Adrienne: I hated making the salads, because they were often really fussy. The Strawberry Poppyseed Chicken Salad and another salad that had a huge hunk of salmon on it were massively annoying. Due to allergy concerns, you had to wash your hands and change your gloves after making every one of those salads, and that got old really fast.

The bread bowls weren’t hard to make, but definitely not pleasant, either. The tool for making bread bowls was a serrated-edged circle that had a handle on top (this thing, roughly, though the serration was a lot bigger). You put the thing in the top, middle part of the bread, then twisted your wrist around until you reached the bottom of the bowl. Because the bread's outer crust was so hard, you had to really twist hard to dig into it, which got tiresome and painful pretty quickly. All of the bread bowls were cut as part of morning prep.
The Food

Ellen: On the register, I hated how literally everyone customizes sandwiches and salads — so that was pretty annoying to key in. While I was there, the most popular food item was the Fuji Apple Chicken Salad, which they actually took off the menu. The Bacon Turkey Bravo was pretty popular.

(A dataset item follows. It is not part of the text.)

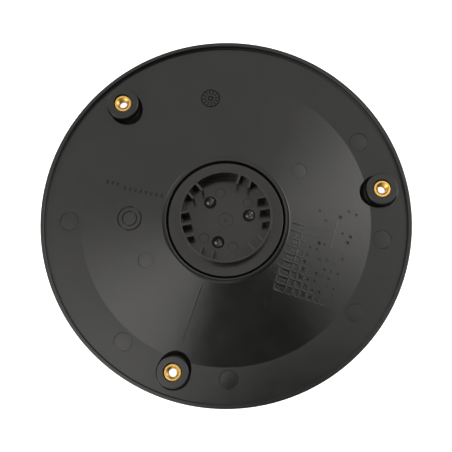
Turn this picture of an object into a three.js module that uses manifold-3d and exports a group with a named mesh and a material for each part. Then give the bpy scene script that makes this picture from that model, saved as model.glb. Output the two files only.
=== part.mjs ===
// Round floor-cleaning disc with a free-turning centre hub, in millimetres, +Z up.
// The origin is the centre of the circle that the rim stands on.
import * as THREE from 'three';
import { mergeVertices } from 'three/addons/utils/BufferGeometryUtils.js';
import Module from 'manifold-3d';

const wasm = await Module();
wasm.setup();

// ---- Driving dimensions: the disc ------------------------------------------
const DISC_R = 150;            // outer radius of the rim
const RIM_T = 3.1;             // thickness of the rim wall
const DECK_Z = 18;             // top of the flat outer deck
const WALL = 3.5;              // thickness of the deck and the cone
const LIP_H = 4.8;             // lip above the deck
const CONE_FOOT_R = 116.4;     // where the flat deck becomes the cone
const CONE_TOP_R = 53.2;       // where the cone meets the collar fillet
const CONE_RISE = 6;           // height of the cone over the deck
const COLLAR_H = 9.1;          // collar top over the deck
const COLLAR_R_IN = 47.94;     // mouth of the collar
const COLLAR_R_OUT = 49.7;
const HOUSING_R = 56;          // outside of the bearing housing, under the cone
const HOUSING_Z = 4;           // lower end of the bearing housing
const STOP_R = 44.6;           // inner edge of the shoulder that the bearing stops against
const STOP_T = 1.7;
const STIFFENERS = 12;         // radial stiffeners under the deck
const STIFFENER_T = 2.4;
const STIFFENER_Z = 9.5;       // lower edge of the stiffeners
const ROOT_FILLET = 3;         // under the deck, at the rim and at the housing

// ---- Driving dimensions: the threaded bosses --------------------------------
const BOSSES = 3;
const FIRST_BOSS_DEG = 11.1;
const BOSS_CIRCLE_R = 128.7;
const BOSS_R = 13;
const BOSS_H = 7.8;            // over the deck
const BOSS_BOTTOM_Z = 12;
const POCKET_R = 19.2;         // flat clearing round each boss, cut into the foot of the cone
const INSERT_R = 6.6;
const INSERT_L = 9.5;
const INSERT_SUNK = 0.6;       // insert top below the boss face
const INSERT_BORE_R = 3.35;    // crest radius of an M8 thread
const INSERT_HOLE_R = 7;
const THROUGH_R = 5.5;         // hole through the rest of the boss

// ---- Driving dimensions: the bearing, 80 x 100 x 10 -------------------------
const BEARING_BORE_R = 40;
const BEARING_OUTER_R = 50;
const BEARING_W = 10;
const BEARING_Z = 8.6;         // lower face
const PITCH_R = 45;
const BALL_R = 2.75;
const BALL_PLAY = 0.45;        // round each ball, in the races and in the cage
const BALLS = 16;
const RACE_T = 3.2;            // radial thickness of each race
const CAGE_T = 2;
const CAGE_H = 7.4;
const SHIELD_T = 0.7;
const GAP = 0.3;               // clearance between neighbouring pieces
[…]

Adrienne: At my locations, I think it was a You Pick Two combo with a Bacon Turkey Bravo and mac and cheese that was the most popular.

At that time, very little cooking happened on site. I have no idea if they've changed it [Editor's Note: many of Panera's food policies have since changed], but all of the [dough from the] bread and pastries came up on a truck, frozen, from a town about an hour away.

Soup arrived in giant bricks that were heated in a hot water bath in the back of the house (same for mac and cheese and oatmeal, though those came in individually portioned bags). The vegetables were usually pretty fresh. The bread and pastry items were baked in the store, but that was more or less the extent of it.

Ellen: They did make their own croutons! I did that sometimes — you would take a sourdough loaf and put it through the bread slicer both ways, then mix the bread slices with the Caesar dressing, and put them in the oven. I also learned how to "score" the French baguettes, which was cool.

Another thing people didn't realize was that you could order seasonal items even if they were off the menu. We would serve those until the ingredients ran out.
Photo: Barbara Davidson/Los Angeles Times/Getty Images.
Looking Back

Ellen: The paninis were made in the morning and then they just sat there all day in the warming drawers... I never order them when I do go back to Panera (which I still do, just not very often). [Editor's note: Panera now makes paninis fresh to order.]

Adrienne: Nope. I'm done. I think I ate, like, half of a pumpkin muffin at my first post-college office job a few years ago. Someone brought in a whole bunch of pastries for breakfast, and I was excruciatingly broke at the time. I've actively avoided Panera as much as possible. It definitely wasn't the worst job, but I'm super glad not to be doing it anymore, too.

This policy may have changed, but it used to be that leftover bread was donated to different local charities at the end of the night. It was pretty frequent (and unfortunate) that the charities wouldn't come pick up the donation on their assigned nights, and local shelters wouldn't take it because they couldn't verify that someone hadn't tainted the food. If I was closing and someone didn't collect the donation, I took it home with me instead, because I drove a pickup truck. Management was always okay with it. Shortly before clocking out, I'd text all of my broke friends with instructions on where to meet me if they wanted bread. Everyone would load up and freeze stuff that they didn't eat right away. I'd often show up late to house parties with a twenty-gallon bag full of bagels or a giant box of pastries. It was a fun and silly time.